Tractor segment may see revival with above normal expected monsoons in CY24

M&M witnessed about 29% qoq and a 20% yoy de-growth in tractor volumes in Q4 FY24, while in FY 24, they declined by 6%. M&M lost market share by 130 bps yoy in Q4 at 39.4% while in FY24 the company gained 40 bps at 41.6%. The fall in FES volumes has been led by El Nino and its impact on the southern states and Maharashtra, leading to a deficit of 94.4% in CY 2023, GoI’s reduced spending on Agricultural and Rural development, slow Rabi sowing are also some of the reasons for low tractor growth. However, success of newly launched Oja, Target and Naya Swaraj tractors in the 20HP and 30HP range led M&M to win market share of 12.8% quickly. In the farm machinery segment, M&M sees a robust demand with 15 new products launches in the Rice Cultivators, Rice and Vegetable Transplantors, Rotavators space.
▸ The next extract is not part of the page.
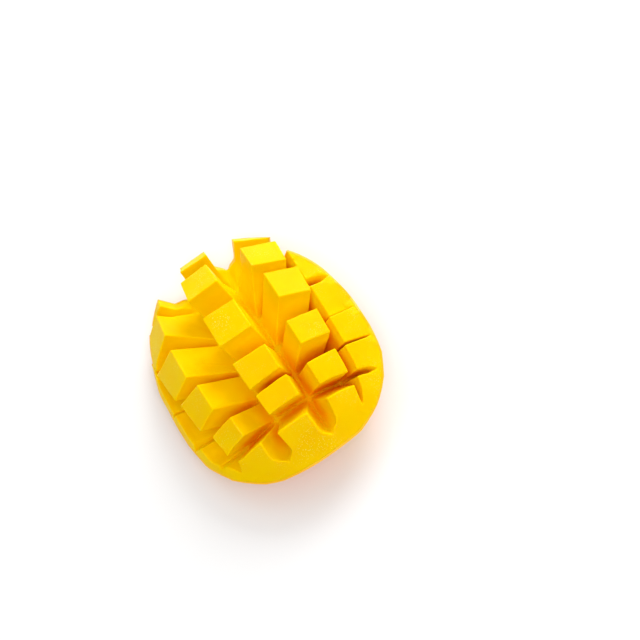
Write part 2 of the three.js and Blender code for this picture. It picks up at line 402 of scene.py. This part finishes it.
@dataclass
class MangoHalf:
    """The scored half: its flesh in one soft piece, and the skin that it hangs together by."""

    weld: float = 0.01 * MM
    voxel: float = 0.3 * MM
    rounding_rounds: int = 6
    most_triangles: int = 190_000
    skin_sharpness: float = 0.6
    skin_cuts: int = 3
    skin_rounds: int = 5
    skin_strength: float = 1.2
    rim_strength: float = 0.3
    skin_crease: float = math.radians(50)
    skin_thickness: float = 0.9 * MM
    skin_overlap: float = 0.45 * MM
    deep_reach: float = 4 * MM
    rim_reach: float = 9 * MM
    valley_rounds: int = 400
    full_fill: float = 0.05 * MM
    wave_length: float = 6 * MM
    wave_height: float = 0.3 * MM
    sky_rays: int = 36
    sky_blur_rounds: int = 30
    sky_reach: float = 30 * MM
    lowest_ray: float = 0.15
    flesh_finish: FleshFinish = field(default_factory=FleshFinish)
    skin_finish: SkinFinish = field(default_factory=SkinFinish)

    def solid_copy(self, name: str) -> bpy.types.Object:
        """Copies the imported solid, with its loose triangles joined.

        Args:
            name: The copy's name.

        Returns:
            The copy, with only its skin's faces selected.
        """
        piece = copy_of(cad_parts[Node.HALF.value], name)
        piece.data.materials.clear()
        bpy.ops.object.mode_set(mode="EDIT")
        bpy.ops.mesh.select_mode(type="FACE")
        bpy.ops.mesh.customdata_custom_splitnormals_clear()
        bpy.ops.mesh.select_all(action="SELECT")
        bpy.ops.mesh.remove_doubles(threshold=self.weld)
        bpy.ops.mesh.select_all(action="DESELECT")
        shape = bmesh.from_edit_mesh(piece.data)
        lowest = min(shape.faces, key=lambda face: (round(face.normal.z, 3), face.calc_center_median().z))
        lowest.select_set(True)
        shape.faces.active = lowest
        bmesh.update_edit_mesh(piece.data)
        bpy.ops.mesh.faces_select_linked_flat(sharpness=self.skin_sharpness)
        bpy.ops.object.mode_set(mode="OBJECT")
        return piece

    def make_skin(self) -> bpy.types.Object:
        """Makes the skin: the outside of the solid alone, smoothed and given its thickness.

        Returns:
            The skin piece.
        """
        skin = self.solid_copy("skin")
        bpy.ops.object.mode_set(mode="EDIT")
        bpy.ops.mesh.select_all(action="INVERT")
        bpy.ops.mesh.delete(type="FACE")
        bpy.ops.mesh.select_all(action="SELECT")
        bpy.ops.mesh.subdivide(number_cuts=self.skin_cuts)
        bpy.ops.mesh.region_to_loop()
        bpy.ops.object.mode_set(mode="OBJECT")
        rim = [point.co.copy() for point in skin.data.vertices if point.select]
        finish_with(
            skin,
            "LAPLACIANSMOOTH",
            iterations=self.skin_rounds,
            lambda_factor=self.skin_strength,
            lambda_border=self.rim_strength,
        )
        finish_with(skin, "SOLIDIFY", thickness=self.skin_thickness, offset=-1.0)
        bpy.ops.object.shade_smooth_by_angle(angle=self.skin_crease)
        near_rim = KDTree(len(rim))
        for index, place in enumerate(rim):
            near_rim.insert(place, index)
        near_rim.balance()
        carry(
            skin,
            Layer.RIM_NEARNESS,
            lambda point: max(0.0, 1 - near_rim.find(point.co)[2] / self.rim_reach),
        )
        skin.data.materials.append(self.skin_finish.material())
        return skin

    def round_valleys(self, flesh: bpy.types.Object) -> None:
        """Rounds the feet of the cuts, and leaves the corners that stand out as they are.

        Args:
            flesh: The flesh, in even small faces.
        """
        soft = copy_of(flesh, "soft")
        finish_with(soft, "SMOOTH", factor=0.5, iterations=self.valley_rounds)
        valleys = flesh.vertex_groups.new(name="valleys")
        for own, smoothed in zip(flesh.data.vertices, soft.data.vertices):
            fill = (smoothed.co - own.co).dot(own.normal) / self.full_fill
            if fill > 0:
                valleys.add([own.index], min(1.0, fill), "REPLACE")
        bpy.data.objects.remove(soft)
        finish_with(flesh, "SMOOTH", factor=0.5, iterations=self.valley_rounds, vertex_group=valleys.name)

    def carry_openness(self, flesh: bpy.types.Object) -> None:
        """Stores how much open space each point sees: 1 for a face that stands free, less in the cuts.

        Args:
            flesh: The finished flesh.
        """
        around = BVHTree.FromPolygons(
            [point.co for point in flesh.data.vertices],
            [tuple(face.vertices) for face in flesh.data.polygons],
        )
        rays = []
        for step in range(self.sky_rays):
            height = 1 - (2 * step + 1) / self.sky_rays
            turn = step * math.pi * (3 - math.sqrt(5))
            ring = math.sqrt(1 - height * height)
            rays.append(Vector((ring * math.cos(turn), ring * math.sin(turn), height)))

        def openness(point: bpy.types.MeshVertex) -> float:
            """Share of the rays off the surface at a point that meet nothing."""
            out = [ray for ray in rays if ray.dot(point.normal) > self.lowest_ray]
            start = point.co + point.normal * self.voxel
            clear = sum(around.ray_cast(start, ray, self.sky_reach)[0] is None for ray in out)
            return clear / max(1, len(out))

        free = [openness(point) for point in flesh.data.vertices]
        for _ in range(self.sky_blur_rounds):
            sums, counts = list(free), [1] * len(free)
            for edge in flesh.data.edges:
                one, other = edge.vertices
                sums[one] += free[other]
                sums[other] += free[one]
                counts[one] += 1
                counts[other] += 1
            free = [total / count for total, count in zip(sums, counts)]
        # The openness places the painted glow, painted shade and painted glints in the flesh's colour.
        carry(flesh, Layer.OPENNESS, lambda point: free[point.index])

    def make_flesh(self) -> bpy.types.Object:
        """Makes the flesh: the solid, drawn in a little under the skin, with its cut edges softened.

        Returns:
            The flesh piece.
        """
        flesh = self.solid_copy("flesh")
        outside = [face.index for face in flesh.data.polygons if face.select]
        corners = [point.co.copy() for point in flesh.data.vertices]
        faces = [tuple(flesh.data.polygons[i].vertices) for i in outside]
        skin_side = BVHTree.FromPolygons(corners, faces)
        bpy.ops.object.mode_set(mode="EDIT")
        bpy.ops.transform.shrink_fatten(value=-self.skin_overlap)
        bpy.ops.object.mode_set(mode="OBJECT")
        finish_with(flesh, "REMESH", mode="VOXEL", voxel_size=self.voxel)
        self.round_valleys(flesh)
        finish_with(flesh, "SMOOTH", factor=0.5, iterations=self.rounding_rounds)
        waves = bpy.data.textures.new("waves", "CLOUDS")
        waves.noise_scale = self.wave_length
        finish_with(flesh, "DISPLACE", texture=waves, texture_coords="LOCAL", strength=self.wave_height)
        finish_with(flesh, "DECIMATE", ratio=self.most_triangles / triangles_in(flesh))
        bpy.ops.object.shade_smooth()
        carry(
            flesh,
            Layer.SKIN_NEARNESS,
            lambda point: max(0.0, 1 - skin_side.find_nearest(point.co)[3] / self.deep_reach) ** 2,
        )
        self.carry_openness(flesh)
        flesh.data.materials.append(self.flesh_finish.material())
        return flesh

    def build(self) -> None:
        """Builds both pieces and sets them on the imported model."""
        for piece in (self.make_flesh(), self.make_skin()):
            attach(piece, Body.ROOT.value)
            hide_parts(Node.HALF.value)
            log.info("%s: %d triangles", piece.name, triangles_in(piece))


# ---- The studio ----


@dataclass(frozen=True)
class SoftBox:
    """One soft lamp: where it hangs in metres, how big it is and how bright."""

    name: str
    place: tuple[float, float, float]
    width: float
    height: float
    watts: float

    def hang(self, aim: Vector) -> None:
        """Hangs the lamp so that it faces a point.

        Args:
            aim: The point that it lights.
        """
        bpy.ops.object.light_add(type="AREA", location=self.place)
        lamp = bpy.context.view_layer.objects.active
        lamp.name = self.name
        lamp.rotation_euler = (aim - Vector(self.place)).to_track_quat("-Z", "Y").to_euler()
        lamp.data.shape = "RECTANGLE"
        lamp.data.size, lamp.data.size_y = self.width, self.height
        lamp.data.energy = self.watts


@dataclass
class Studio:
    """A pale floor, soft lamps and the camera."""

    floor_side: float = 8.0
    floor_colour: Colour = (0.86, 0.86, 0.86)
    surround: float = 0.68
    camera_place: tuple[float, float, float] = (0.31203, 0.04133, 0.84392)
    camera_turn: tuple[float, float, float] = (16.959, 11.781, 58.226)
    lens_mm: float = 115.396
    light_bounces: int = 12
    lamps: tuple[SoftBox, ...] = (
        SoftBox("key_lamp", (-0.68, 0.79, 0.615), 0.7, 0.7, 10.8),
        SoftBox("front_lamp", (0.6, 0.0, 1.055), 0.7, 0.7, 4.0),
        SoftBox("back_lamp", (-0.6, 0.1, 1.055), 0.7, 0.7, 1.4),
    )

    def build(self) -> None:
        """Lays the floor, hangs the lamps and sets up the camera."""
        bpy.ops.object.select_all(action="DESELECT")
        bpy.ops.mesh.primitive_plane_add(size=self.floor_side)
        floor = bpy.context.view_layer.objects.active
        floor.name = "floor"
        bench = NodeBench("pale_floor")
        bench.shader.inputs["Base Color"].default_value = (*self.floor_colour, 1.0)
        bench.shader.inputs["Roughness"].default_value = 0.6
        floor.data.materials.append(bench.material)
        for lamp in self.lamps:
            lamp.hang(Vector((0.0, 0.0, 0.015)))
        world = bpy.data.worlds.new("surround")
        world.use_nodes = True
        world.node_tree.nodes["Background"].inputs["Color"].default_value = (1.0, 1.0, 1.0, 1.0)
        world.node_tree.nodes["Background"].inputs["Strength"].default_value = self.surround
        bpy.context.scene.world = world
        turn = Euler([math.radians(angle) for angle in self.camera_turn])
        bpy.ops.object.camera_add(location=self.camera_place, rotation=turn)
        camera = bpy.context.view_layer.objects.active
        camera.data.lens = self.lens_mm
        camera.data.sensor_width = 36.0
        bpy.context.scene.camera = camera
        bpy.context.scene.view_settings.view_transform = "Standard"
        bpy.context.scene.cycles.diffuse_bounces = self.light_bounces


def main() -> None:
    """Builds the half and the studio."""
    logging.basicConfig(level=logging.INFO)
    MangoHalf().build()
    Studio().build()


if __name__ == "__main__":
    main()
M&M is #2 in the Rotavator space with 20.3% market share (16.5% in FY23) leading to a growth of 32% in the farm Machinery segment in FY24. On high base of FY23, we saw base effect as well in FY24. Currently we expect domestic FES segment to grow at 7%/10% in FY25E/26E respectively as against 6% fall in FY24. We believe that due to election year, first half of the year may remain soft while on expectations of strong monsoons and weakening El Nino (as predicted by MET departments), we believe H2 FY25 to be stronger than H1.